06


 目にも留まらぬ速さで縛り上げられた文次郎と留三郎が、剣呑な表情で長次を見上げる。
 一方の長次はといえばその表情は変わらない。いつものごとく、静かに口を開くと

「……もそ、今は、喧嘩しているバヤイでは、ない」
「長次の言う通りだよ!天女の治療で薬も包帯も足りないし、くれぐれも喧嘩はやめてくれないか」
「保健委員長は通常運転だな」

 笑う仙蔵につられて、伊作も思わず苦笑を零した。
 しかし何も笑い事ではない。実際問題として、天女の治療に物品を割いた保健室は空っぽだ。新野が急いで補充してくれているとはいえ、当分は不足状態が続くだろう。無用な怪我をしないに越したことはない。

「ってことは、天女は相当ひどい怪我だったのか?」
「どうだろう……まあ、小平太が実習でしてくる怪我に比べたら大したことないかもしれないけど」
「ははっすまんすまん」
「本当に思ってるの」
「それは放っておけ、伊作。
 実際、怪我はどんな具合だったんだ」

 仙蔵の問いに、伊作は治療した個所を脳内でなぞった。

「……あの多量出血の原因は、おそらく腹部にできた直径約3分、深さ約5寸3分の穴だと思う。他には背中の広範囲にわたる打撲と、くるぶし辺りの擦過傷、あとは小さなアザがかなり出来ていたよ」
「なぁ伊作」
「何だい小平太」
「穴ってなんだ?」
「穴?……ああ! 文字通り穴だよ、お腹にポッカリ空いているんだ。落とし穴のようにね」

 言いつつ脇に置いていた風呂敷を解いていく。中にあった木箱の蓋を慎重に取れば、現れた珍しい物の数々に息を呑む音が響いた。

「未来の道具か?」
「そう、これは天女が黒い服に忍ばせていたものなんだ。
 それで、これを見て欲しいんだけど」

 黒く光る物を取り出し、そっと皆の前に置く。

「なんだこれは」
「なんだと思う?」
「うーん……」
「今までに見たことのないものだな」
「火縄銃に似ていないか?」
「そう!実は僕もそう思ったんだよ、留三郎。それでね、ここの巣口の直径が……」
「もそ……約3分……」
「そうなんだ。残念ながら傷の中に弾丸は見つからなかったけど、これで撃たれたと考えることもできないかい?」
「ふむ、確かにありえる話ではある」
「やや信じがたい話ではあるがな」

 とはいえ他にこれといって、「深さ約5寸3分の穴が人体に開く」めぼしい理由もない。文次郎ですらそう言いつつも納得の面持ちである。
 そうなればもうこの木箱は用済みだ。小平太の前科もあることだから、急いで閉めねば何が起こることか、

「……っと小平太!」
「あ、これ前に天女が言ってた未来の煙草じゃないか?あれ、でも中に入ってるのはかめら?に似ているな」
「ダメだよ、勝手に触ると危ない」
「いやあすまんすまん。お、この髪飾り、何かついてるぞ」

 蓋を閉めようとしたその一瞬で、小平太がいくつかの道具を掠め取った。止めようにも、小平太を自分一人で押さえつけることはできない。だが元来武器に興味がある留三郎や文次郎は言うまでもなく、頼みの綱である仙蔵や長次さえその知識欲から堪えきれない関心があるらしい。

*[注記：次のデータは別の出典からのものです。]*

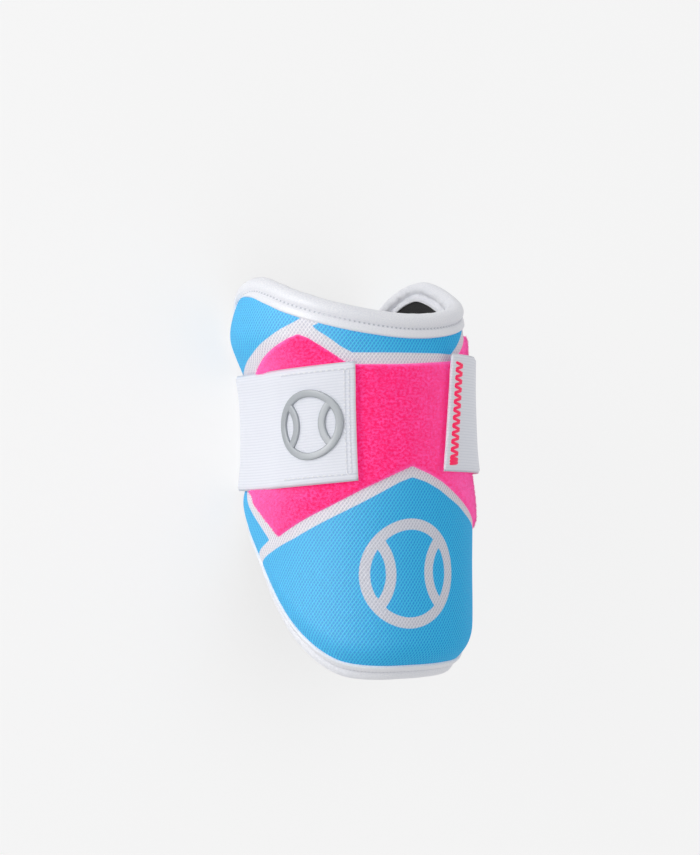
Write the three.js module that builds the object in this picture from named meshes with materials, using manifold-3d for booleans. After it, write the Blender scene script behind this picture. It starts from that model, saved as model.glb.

「……分かったよ。強い力はかけないで。それから、あまり衝撃を与えちゃダメだからね。
 いいかい、絶対だよ」

 そして当の伊作はといえば、比較的安全そうな仙蔵の隣に腰をおろした。

「来たか伊作。私が一番幸運そうか?」
「まあね。僕は触らないから、仙蔵のペースで見てくれればいいよ」

 その言葉にそうかと笑った仙蔵は、なんだかんだ自分に見やすいように傾けながら様々なものを見てくれた。大抵のものは中身とは全く別用途の入れ物にあり、蓋を開ければ小型の刀や工具、果ては薬品まで次から次へとまるで入れ子人形のように出てくる。

「これは兵太夫が喜びそうだ」

 本人は全く自覚がないだろうが、言いつつ零した優しい笑みに、小さく笑って「そうだね」と返す。多種多様な武器をどう扱うか、想像するだけで伊作も胸が高鳴った。未知の道具を目にするのはやはり楽しい。
 そうして暫く検分し、自然と集まった視線に伊作も顔をあげた。

「これを踏まえてあの女をどう思うか、ってことかな」
「ああ」
「僕は、天女だと思うよ」
「ふむ……まあ、伊作の話を総合するとそうなるな。明らかに現代のものではない道具類と、それによって怪我を負っている女、か」
「異議あり」
「なんだ、文次郎」

 文次郎が改まったように足を組み直す。
 
「それだけでは天女だという確証は得られんと思うが」
「悔しいが文次郎のいう通りだ。伊作、天女が忍術学園に確実に落ちるわけじゃない。他の城に落ちる可能性だってある」
「その城の者が天女を倒し、未来の道具を奪ったとも考えられる。その際に負った傷が腹に空いた穴だとしたら、どうする?」
「それか、以前来た天女が落としていった物を身につけているだけかもしれないな」

 シン、と静まり返った。
 ちょうど降り出した雨の音だけが部屋中に響く。急に暗くなった場が、一瞬閃光で満ちた。次いで聞こえてきた爆音にも気を留める者はおらず、ただ女の素性について思考を巡らす。
 間者か、天女か。
 どちらにせよ忍術学園には邪魔な存在だが処遇は異なる。たまごであるうちは慈悲は持ち続けるべきという学園長の考えにより、忍者だろうが天女だろうが、学園に危害を与えないなら保護される。
 しかし万が一、百万が一にも間者だとしたら。
 殺す以外に取れる策はない。

「もそ……完全に、行き詰まったな」
「ふむ、そうだな。
 気分転換に、天井から盗み聞きをする奴らに話を聞こうか」
「盗み聞きとは人聞きの悪い……調べて報告するよう頼んだのは立花先輩でしょう」

 言いつつ天井からストンと人が落ちてくる。現れた人物は、不破雷蔵か、それとも不破雷蔵の姿をした鉢屋三郎か。次いで降りて来た五年い組の学級委員長、尾浜勘右衛門を見て、伊作は同じく学級委員長委員会所属の鉢屋だと判断した。
 二人は音もなく座敷に膝を落とし恭しく頭を下げた。妙に嫌味ったらしいのは、自分の隣で愉快そうに笑っているこの男のせいに違いない。